Friday, February 17, 2006

German Cartoon of Suicide Bombers Angers Iran


A very awful potential sullying of the soccer world cup which traditionally brings the world together like no other event. To be hosted by Germany in June 2006. Fawzia

The New York Times

February 17, 2006

By RICHARD BERNSTEIN

BERLIN, Feb. 16 — A cartoon in a German newspaper likening Iranian soccer players to suicide bombers has provoked anger in Iran and an official demand for an apology.

The cartoon, published last Friday in Der Tagesspiegel, depicts Iranian soccer players with bombs strapped to their waists standing next to a group of German football players in the uniforms of the German Army, or Bundeswehr. The caption reads: "Why the Bundeswehr absolutely has to be deployed at the World Cup."

Editors at the paper and the cartoonist, Klaus Stuttmann, said the cartoon was intended as a commentary on an ongoing debate in Germany about whether the army should be used as a security force when the World Cup is held here this summer. It was not, they said, intended as a satire on Iran or even as a comment on suicide bombing.

But earlier this week, the Iranian Embassy in Berlin demanded that the paper apologize for the cartoon. On Tuesday demonstrators in Tehran threw firebombs at the German Embassy.

An Iranian sports newspaper, 90, called the cartoon shameless, adding, "It is now clear that the Germans are influenced by the Zionists and that they have degraded themselves."

In an interview on Tuesday in Der Tagesspiegel, Mr. Stuttmann said he had received hundreds of threatening e-mail messages from around the world, including some death threats.

The Iranian protests, though much smaller than the ones provoked throughout the Muslim world by Danish cartoons depicting the Prophet Muhammad, have been seen here as another instance in which Muslim anger has become a threat to freedom of expression.

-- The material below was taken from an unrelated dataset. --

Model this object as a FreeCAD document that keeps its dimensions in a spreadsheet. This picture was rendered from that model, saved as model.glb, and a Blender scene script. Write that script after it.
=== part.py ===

"This caricaturist is traumatized for the rest of his life, and this is a success of the fanatical Islamic world," Giovanni di Lorenzo, an outside director of Der Tagesspiegel, said Thursday. "It was not his best caricature, no doubt about it, but he is afraid for his life."

Editors at Der Tagesspiegel, in a front-page commentary on Wednesday, said they regretted Iran's reaction to the cartoon, but they have not apologized for it.

"The cartoon is within the range of this country's freedom of opinion," the editors' comment said.

The paper's editor, Gerd Appenzeller, did not comment on the link often made between Islamic extremism and suicide bombers.